3D code data:
----

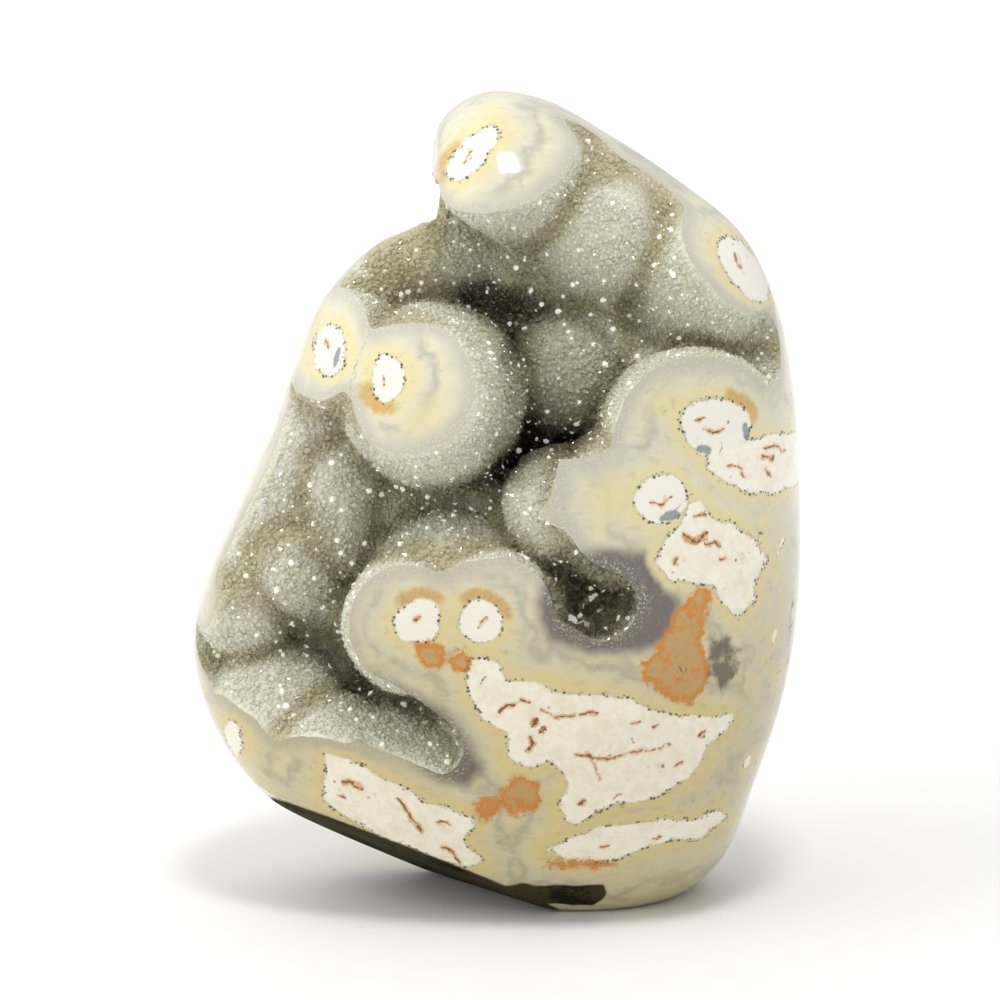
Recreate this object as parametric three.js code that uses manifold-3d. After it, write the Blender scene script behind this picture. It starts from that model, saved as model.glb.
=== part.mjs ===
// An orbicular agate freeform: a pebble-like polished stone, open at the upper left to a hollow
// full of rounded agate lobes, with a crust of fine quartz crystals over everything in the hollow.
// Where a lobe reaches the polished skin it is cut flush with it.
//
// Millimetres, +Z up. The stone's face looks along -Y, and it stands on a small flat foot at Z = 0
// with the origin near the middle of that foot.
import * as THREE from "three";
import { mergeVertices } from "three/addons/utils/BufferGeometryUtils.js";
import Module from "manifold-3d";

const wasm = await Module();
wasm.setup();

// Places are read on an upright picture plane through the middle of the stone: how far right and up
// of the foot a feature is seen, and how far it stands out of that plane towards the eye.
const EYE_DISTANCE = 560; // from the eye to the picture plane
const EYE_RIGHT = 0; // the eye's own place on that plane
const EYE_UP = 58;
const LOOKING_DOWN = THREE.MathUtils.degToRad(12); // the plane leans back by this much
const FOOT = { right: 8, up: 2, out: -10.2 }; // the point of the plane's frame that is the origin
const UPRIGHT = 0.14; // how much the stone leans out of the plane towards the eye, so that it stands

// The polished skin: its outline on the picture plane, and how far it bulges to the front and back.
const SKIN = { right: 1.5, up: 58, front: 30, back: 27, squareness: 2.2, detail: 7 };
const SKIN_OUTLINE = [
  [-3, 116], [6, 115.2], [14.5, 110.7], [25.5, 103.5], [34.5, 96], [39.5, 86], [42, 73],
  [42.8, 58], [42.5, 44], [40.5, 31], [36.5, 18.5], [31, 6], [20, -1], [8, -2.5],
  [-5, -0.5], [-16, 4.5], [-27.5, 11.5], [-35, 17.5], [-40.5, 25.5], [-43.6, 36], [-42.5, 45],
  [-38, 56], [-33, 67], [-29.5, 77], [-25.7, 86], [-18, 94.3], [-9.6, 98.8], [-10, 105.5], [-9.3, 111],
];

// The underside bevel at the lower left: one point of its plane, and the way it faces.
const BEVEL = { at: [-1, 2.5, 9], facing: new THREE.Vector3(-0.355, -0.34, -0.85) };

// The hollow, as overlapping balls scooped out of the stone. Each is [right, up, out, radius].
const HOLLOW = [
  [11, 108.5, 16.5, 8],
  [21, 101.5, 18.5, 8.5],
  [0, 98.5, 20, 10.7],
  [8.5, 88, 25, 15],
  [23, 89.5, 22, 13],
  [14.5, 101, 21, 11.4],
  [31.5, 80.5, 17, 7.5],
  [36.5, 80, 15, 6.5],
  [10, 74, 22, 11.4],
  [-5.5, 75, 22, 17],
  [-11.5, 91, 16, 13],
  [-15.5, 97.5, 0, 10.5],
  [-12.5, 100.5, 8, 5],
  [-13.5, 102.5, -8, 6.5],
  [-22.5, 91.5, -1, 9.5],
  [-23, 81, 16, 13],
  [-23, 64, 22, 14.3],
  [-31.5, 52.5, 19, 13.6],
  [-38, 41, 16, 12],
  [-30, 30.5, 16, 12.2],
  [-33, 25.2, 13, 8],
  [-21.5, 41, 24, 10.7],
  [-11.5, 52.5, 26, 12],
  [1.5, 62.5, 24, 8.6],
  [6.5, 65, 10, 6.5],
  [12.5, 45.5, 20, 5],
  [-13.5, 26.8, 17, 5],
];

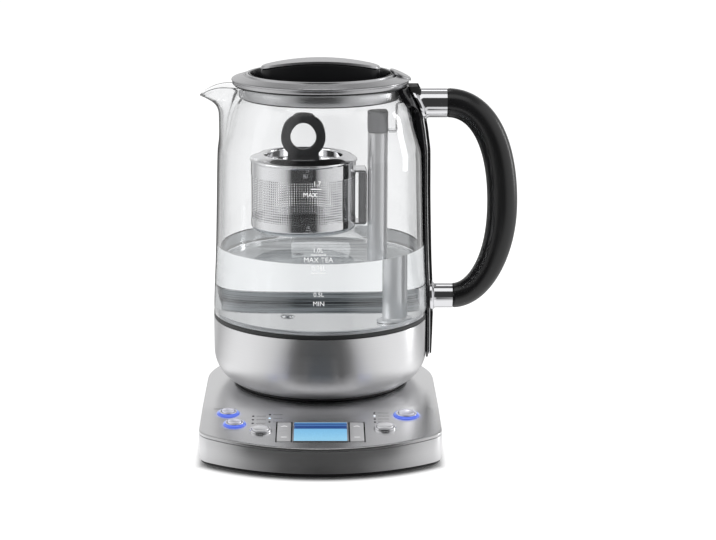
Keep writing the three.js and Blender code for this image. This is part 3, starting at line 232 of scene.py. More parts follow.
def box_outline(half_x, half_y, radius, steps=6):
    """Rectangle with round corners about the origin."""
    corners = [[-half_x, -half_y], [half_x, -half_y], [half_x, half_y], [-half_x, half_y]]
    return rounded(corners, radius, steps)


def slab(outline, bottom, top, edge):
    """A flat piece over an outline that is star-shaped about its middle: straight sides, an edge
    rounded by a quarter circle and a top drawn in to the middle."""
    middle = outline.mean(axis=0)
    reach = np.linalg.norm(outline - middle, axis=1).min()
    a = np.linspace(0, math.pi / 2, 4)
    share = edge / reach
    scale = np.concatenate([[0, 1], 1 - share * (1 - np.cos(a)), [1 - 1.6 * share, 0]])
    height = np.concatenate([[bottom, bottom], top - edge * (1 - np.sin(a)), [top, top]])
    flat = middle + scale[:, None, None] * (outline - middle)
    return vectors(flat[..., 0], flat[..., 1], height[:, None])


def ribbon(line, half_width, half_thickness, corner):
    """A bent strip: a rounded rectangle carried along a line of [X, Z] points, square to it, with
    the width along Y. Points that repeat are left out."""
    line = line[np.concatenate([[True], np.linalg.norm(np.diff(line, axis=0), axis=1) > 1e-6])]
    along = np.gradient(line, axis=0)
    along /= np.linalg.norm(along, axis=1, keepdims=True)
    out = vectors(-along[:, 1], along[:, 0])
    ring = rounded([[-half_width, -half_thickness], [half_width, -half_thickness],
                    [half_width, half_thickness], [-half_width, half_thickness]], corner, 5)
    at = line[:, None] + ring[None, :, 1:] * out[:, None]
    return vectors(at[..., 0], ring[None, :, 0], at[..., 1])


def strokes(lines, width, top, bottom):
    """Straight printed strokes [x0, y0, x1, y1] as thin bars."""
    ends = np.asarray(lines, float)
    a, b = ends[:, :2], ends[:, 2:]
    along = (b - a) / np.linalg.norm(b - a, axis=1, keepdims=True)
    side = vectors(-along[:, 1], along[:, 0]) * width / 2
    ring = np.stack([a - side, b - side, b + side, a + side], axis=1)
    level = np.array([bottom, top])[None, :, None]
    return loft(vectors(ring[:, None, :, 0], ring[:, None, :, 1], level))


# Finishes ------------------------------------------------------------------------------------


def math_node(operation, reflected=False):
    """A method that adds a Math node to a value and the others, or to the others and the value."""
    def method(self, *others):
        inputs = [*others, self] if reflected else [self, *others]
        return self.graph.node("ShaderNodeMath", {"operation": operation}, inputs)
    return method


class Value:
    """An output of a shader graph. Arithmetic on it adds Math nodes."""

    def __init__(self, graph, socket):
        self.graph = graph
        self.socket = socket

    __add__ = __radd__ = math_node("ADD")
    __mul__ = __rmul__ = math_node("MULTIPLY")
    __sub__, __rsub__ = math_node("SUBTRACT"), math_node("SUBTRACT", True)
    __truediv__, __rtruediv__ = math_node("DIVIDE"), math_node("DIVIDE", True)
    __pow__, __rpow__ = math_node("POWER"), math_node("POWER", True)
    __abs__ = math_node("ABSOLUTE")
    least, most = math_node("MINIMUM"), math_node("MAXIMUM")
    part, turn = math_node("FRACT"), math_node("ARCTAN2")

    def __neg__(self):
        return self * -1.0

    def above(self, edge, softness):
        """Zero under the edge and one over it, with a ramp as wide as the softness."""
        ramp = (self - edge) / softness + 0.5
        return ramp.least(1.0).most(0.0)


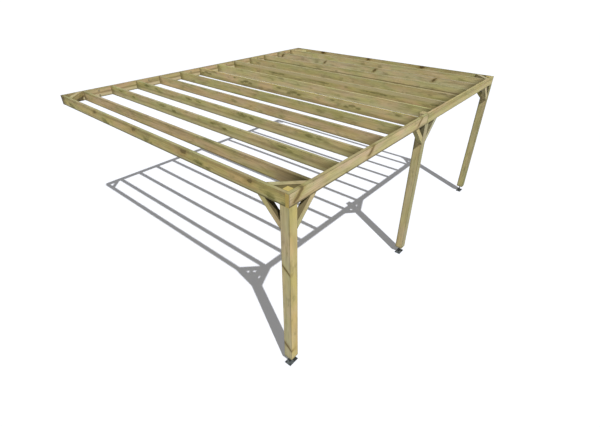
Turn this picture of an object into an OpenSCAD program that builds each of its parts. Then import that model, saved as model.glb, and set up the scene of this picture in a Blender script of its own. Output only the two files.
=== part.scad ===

----

Your objective
Every line of the data above should be reproduced word for word.

Result for this task
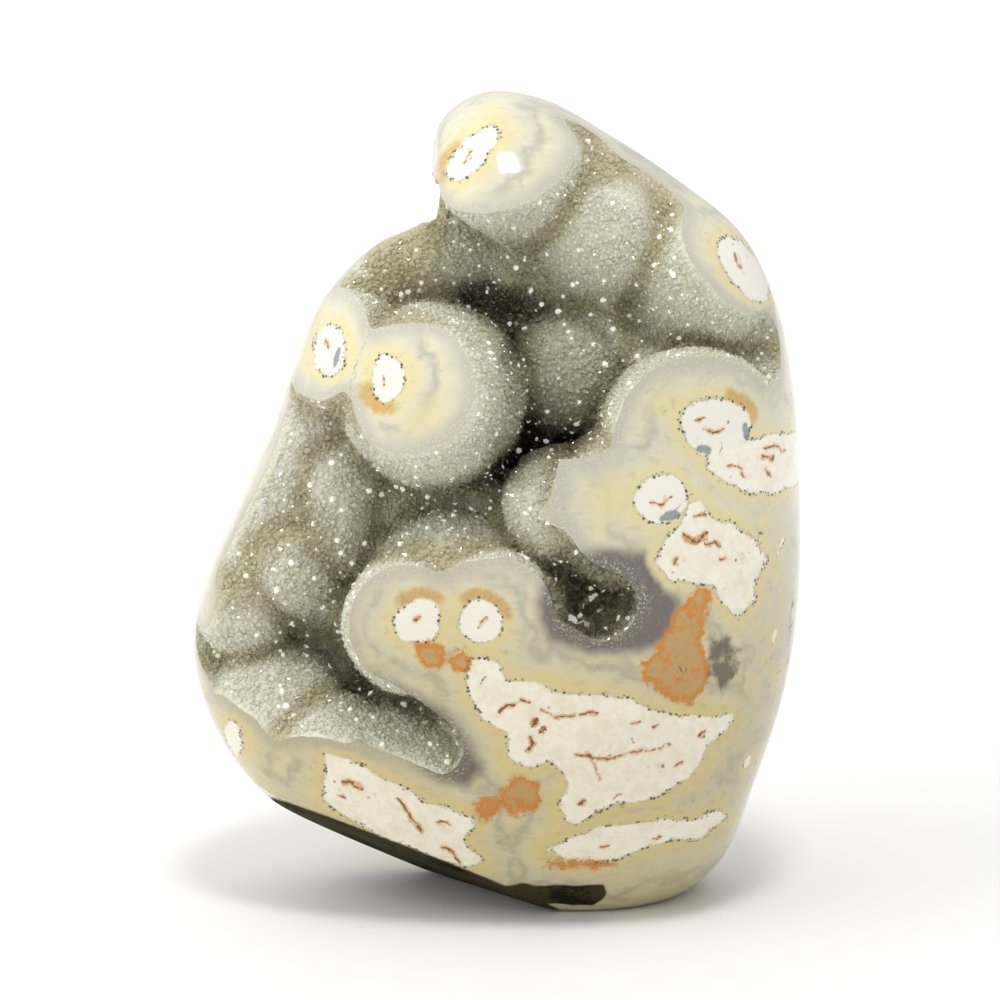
Recreate this object as parametric three.js code that uses manifold-3d. After it, write the Blender scene script behind this picture. It starts from that model, saved as model.glb.
=== part.mjs ===
// An orbicular agate freeform: a pebble-like polished stone, open at the upper left to a hollow
// full of rounded agate lobes, with a crust of fine quartz crystals over everything in the hollow.
// Where a lobe reaches the polished skin it is cut flush with it.
//
// Millimetres, +Z up. The stone's face looks along -Y, and it stands on a small flat foot at Z = 0
// with the origin near the middle of that foot.
import * as THREE from "three";
import { mergeVertices } from "three/addons/utils/BufferGeometryUtils.js";
import Module from "manifold-3d";

const wasm = await Module();
wasm.setup();

// Places are read on an upright picture plane through the middle of the stone: how far right and up
// of the foot a feature is seen, and how far it stands out of that plane towards the eye.
const EYE_DISTANCE = 560; // from the eye to the picture plane
const EYE_RIGHT = 0; // the eye's own place on that plane
const EYE_UP = 58;
const LOOKING_DOWN = THREE.MathUtils.degToRad(12); // the plane leans back by this much
const FOOT = { right: 8, up: 2, out: -10.2 }; // the point of the plane's frame that is the origin
const UPRIGHT = 0.14; // how much the stone leans out of the plane towards the eye, so that it stands

// The polished skin: its outline on the picture plane, and how far it bulges to the front and back.
const SKIN = { right: 1.5, up: 58, front: 30, back: 27, squareness: 2.2, detail: 7 };
const SKIN_OUTLINE = [
  [-3, 116], [6, 115.2], [14.5, 110.7], [25.5, 103.5], [34.5, 96], [39.5, 86], [42, 73],
  [42.8, 58], [42.5, 44], [40.5, 31], [36.5, 18.5], [31, 6], [20, -1], [8, -2.5],
  [-5, -0.5], [-16, 4.5], [-27.5, 11.5], [-35, 17.5], [-40.5, 25.5], [-43.6, 36], [-42.5, 45],
  [-38, 56], [-33, 67], [-29.5, 77], [-25.7, 86], [-18, 94.3], [-9.6, 98.8], [-10, 105.5], [-9.3, 111],
];

// The underside bevel at the lower left: one point of its plane, and the way it faces.
const BEVEL = { at: [-1, 2.5, 9], facing: new THREE.Vector3(-0.355, -0.34, -0.85) };

// The hollow, as overlapping balls scooped out of the stone. Each is [right, up, out, radius].
const HOLLOW = [
  [11, 108.5, 16.5, 8],
  [21, 101.5, 18.5, 8.5],
  [0, 98.5, 20, 10.7],
  [8.5, 88, 25, 15],
  [23, 89.5, 22, 13],
  [14.5, 101, 21, 11.4],
  [31.5, 80.5, 17, 7.5],
  [36.5, 80, 15, 6.5],
  [10, 74, 22, 11.4],
  [-5.5, 75, 22, 17],
  [-11.5, 91, 16, 13],
  [-15.5, 97.5, 0, 10.5],
  [-12.5, 100.5, 8, 5],
  [-13.5, 102.5, -8, 6.5],
  [-22.5, 91.5, -1, 9.5],
  [-23, 81, 16, 13],
  [-23, 64, 22, 14.3],
  [-31.5, 52.5, 19, 13.6],
  [-38, 41, 16, 12],
  [-30, 30.5, 16, 12.2],
  [-33, 25.2, 13, 8],
  [-21.5, 41, 24, 10.7],
  [-11.5, 52.5, 26, 12],
  [1.5, 62.5, 24, 8.6],
  [6.5, 65, 10, 6.5],
  [12.5, 45.5, 20, 5],
  [-13.5, 26.8, 17, 5],
];

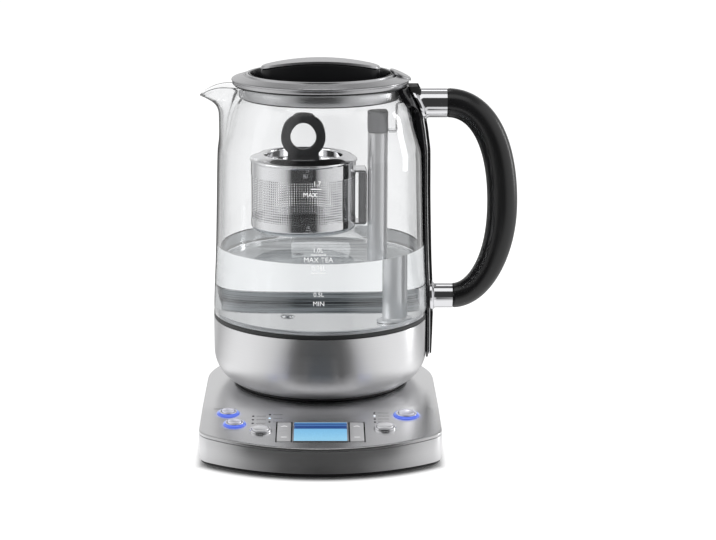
Keep writing the three.js and Blender code for this image. This is part 3, starting at line 232 of scene.py. More parts follow.
def box_outline(half_x, half_y, radius, steps=6):
    """Rectangle with round corners about the origin."""
    corners = [[-half_x, -half_y], [half_x, -half_y], [half_x, half_y], [-half_x, half_y]]
    return rounded(corners, radius, steps)


def slab(outline, bottom, top, edge):
    """A flat piece over an outline that is star-shaped about its middle: straight sides, an edge
    rounded by a quarter circle and a top drawn in to the middle."""
    middle = outline.mean(axis=0)
    reach = np.linalg.norm(outline - middle, axis=1).min()
    a = np.linspace(0, math.pi / 2, 4)
    share = edge / reach
    scale = np.concatenate([[0, 1], 1 - share * (1 - np.cos(a)), [1 - 1.6 * share, 0]])
    height = np.concatenate([[bottom, bottom], top - edge * (1 - np.sin(a)), [top, top]])
    flat = middle + scale[:, None, None] * (outline - middle)
    return vectors(flat[..., 0], flat[..., 1], height[:, None])


def ribbon(line, half_width, half_thickness, corner):
    """A bent strip: a rounded rectangle carried along a line of [X, Z] points, square to it, with
    the width along Y. Points that repeat are left out."""
    line = line[np.concatenate([[True], np.linalg.norm(np.diff(line, axis=0), axis=1) > 1e-6])]
    along = np.gradient(line, axis=0)
    along /= np.linalg.norm(along, axis=1, keepdims=True)
    out = vectors(-along[:, 1], along[:, 0])
    ring = rounded([[-half_width, -half_thickness], [half_width, -half_thickness],
                    [half_width, half_thickness], [-half_width, half_thickness]], corner, 5)
    at = line[:, None] + ring[None, :, 1:] * out[:, None]
    return vectors(at[..., 0], ring[None, :, 0], at[..., 1])


def strokes(lines, width, top, bottom):
    """Straight printed strokes [x0, y0, x1, y1] as thin bars."""
    ends = np.asarray(lines, float)
    a, b = ends[:, :2], ends[:, 2:]
    along = (b - a) / np.linalg.norm(b - a, axis=1, keepdims=True)
    side = vectors(-along[:, 1], along[:, 0]) * width / 2
    ring = np.stack([a - side, b - side, b + side, a + side], axis=1)
    level = np.array([bottom, top])[None, :, None]
    return loft(vectors(ring[:, None, :, 0], ring[:, None, :, 1], level))


# Finishes ------------------------------------------------------------------------------------


def math_node(operation, reflected=False):
    """A method that adds a Math node to a value and the others, or to the others and the value."""
    def method(self, *others):
        inputs = [*others, self] if reflected else [self, *others]
        return self.graph.node("ShaderNodeMath", {"operation": operation}, inputs)
    return method


class Value:
    """An output of a shader graph. Arithmetic on it adds Math nodes."""

    def __init__(self, graph, socket):
        self.graph = graph
        self.socket = socket

    __add__ = __radd__ = math_node("ADD")
    __mul__ = __rmul__ = math_node("MULTIPLY")
    __sub__, __rsub__ = math_node("SUBTRACT"), math_node("SUBTRACT", True)
    __truediv__, __rtruediv__ = math_node("DIVIDE"), math_node("DIVIDE", True)
    __pow__, __rpow__ = math_node("POWER"), math_node("POWER", True)
    __abs__ = math_node("ABSOLUTE")
    least, most = math_node("MINIMUM"), math_node("MAXIMUM")
    part, turn = math_node("FRACT"), math_node("ARCTAN2")

    def __neg__(self):
        return self * -1.0

    def above(self, edge, softness):
        """Zero under the edge and one over it, with a ramp as wide as the softness."""
        ramp = (self - edge) / softness + 0.5
        return ramp.least(1.0).most(0.0)


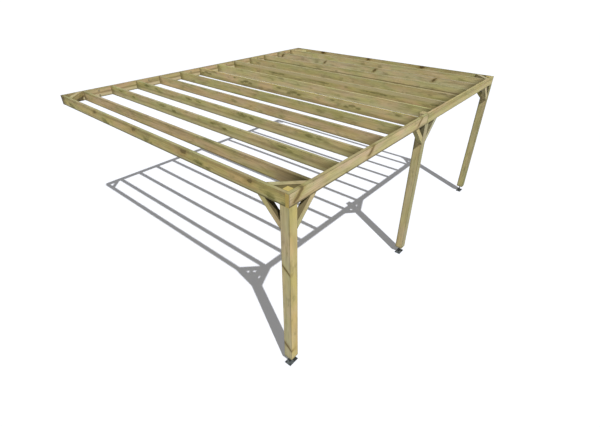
Turn this picture of an object into an OpenSCAD program that builds each of its parts. Then import that model, saved as model.glb, and set up the scene of this picture in a Blender script of its own. Output only the two files.
=== part.scad ===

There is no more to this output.